The process of categorization and the resulting accentuation effect also bias judgments of social phenomena. The most fundamental hypothesis of SIT is that the mere categorization of an individual as a member of a "minimal group" will produce a bias in favor of in-group over out-group members. Social categorization leads individuals to first define themselves as members of a group and then to perceive greater similarity among in-group members and greater distinctiveness from out-group members, causing them to favor fellow in-group members in a variety of settings β including the allocation of resources, interpersonal trust, cooperation, and conflict.
Early research also found that social identity effects emerge even in situations where subjects did not interact or see one another, but were simply given nominal labels and asked to allocate rewards to in-group and out-group members (Tajfel, 1979). A substantial body of research has continued to support the theory's main arguments.
In the social identity framework, when people classify themselves as in-group members, the in-group serves as a reference point for social comparison, and individuals adopt the prototypical in-group behaviors and values as their own. Building on this analysis, Turner (1994) suggested that groups exert influence through a process he called referent informational influence. In this view, group members agree with one another, and this agreement is seen as helpful for improving individual and group confidence, suggesting that shared attitudes reflect external reality. If similar others disagree on an issue, this signals subjective doubt and motivates people to resolve the difference through social influence, reasoning to explain the disagreement, or behavioral adjustment.

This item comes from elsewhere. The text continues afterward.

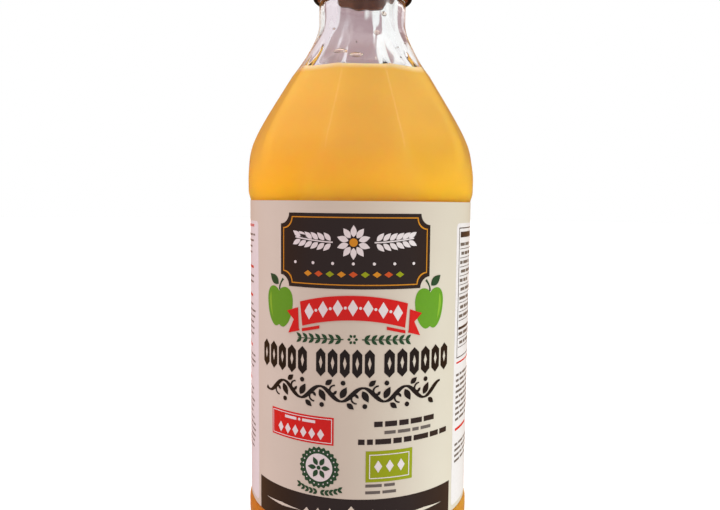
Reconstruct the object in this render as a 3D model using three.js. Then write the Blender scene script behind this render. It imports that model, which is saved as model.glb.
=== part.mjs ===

This perspective implies that individuals are influential only to the degree that they represent the prototypical attitudes, behaviors, and values of the group. Studies of leaders' ability to achieve legitimacy and influence have supported this point. As Turner (1994) argues, social categorization is the causal driver of influence. The self-categorization process differs from standard approaches to persuasion by emphasizing group identity as the primary determinant of attitude change, rather than individuals' understanding of the issues themselves.
"Normative and informational social influence processes"
"Culture, gender, assimilation, and academic performance"
Group differences and socioeconomic status also influence individuals' behaviors and attitudes in important ways. Students' academic performance, for example, is often attributed to the availability of resources β primarily financial. Although low socioeconomic status is a contributor to poor educational outcomes, cross-cultural research and U.S. education census data show that some ethnic groups still report better academic performance than White students, even while their socioeconomic status is lower. This indicates that socioeconomic status alone cannot fully explain differences in student academic performance.
Research studies have further shown that both culture and gender influence individual performance. Sociocultural theory proposes that individuals will achieve better adjustment and more successful performance through assimilation into mainstream culture. A counter-position β often supported by researchers β argues that assimilation is not necessary for reducing inequality and may, in fact, diminish the cultural advantages that minorities bring with them.
This essay examined the principles of persuasion influencing group behavior, with particular focus on social, cultural, and gender influences on individual and collective attitudes. Persuasion refers to the attitude change directly produced by exposure to a communication. Operating beneath persuasion are the intertwined forces of social, gender, and cultural behavior. Our feelings, thoughts, and perceptions are shaped by our environment β our parents, friends, and broader society β and social behavior, gender differences, and cultural differences all exert significant influence on our attitudes.
Gender and cultural background have been shown to have a strong impact on a person's social life, achievements, and performance. Socioeconomic factors, linguistic factors, family characteristics, and peer influences all carry predictive associations for group behavior. This is apparent in communication research showing that in-group sources are more persuasive than out-group sources. More recent work has revealed a social motivation underlying this group effect in persuasion. For instance, pro-attitudinal messages typically receive more attention than counter-attitudinal messages. Under conditions of self-affirmation, however, receivers become more motivated to process counter-attitudinal messages and to engage with pro-attitudinal messages in a less biased fashion. These findings suggest that cognitive resources otherwise dedicated to preserving a stable connection with the group can be redirected toward processing otherwise threatening information.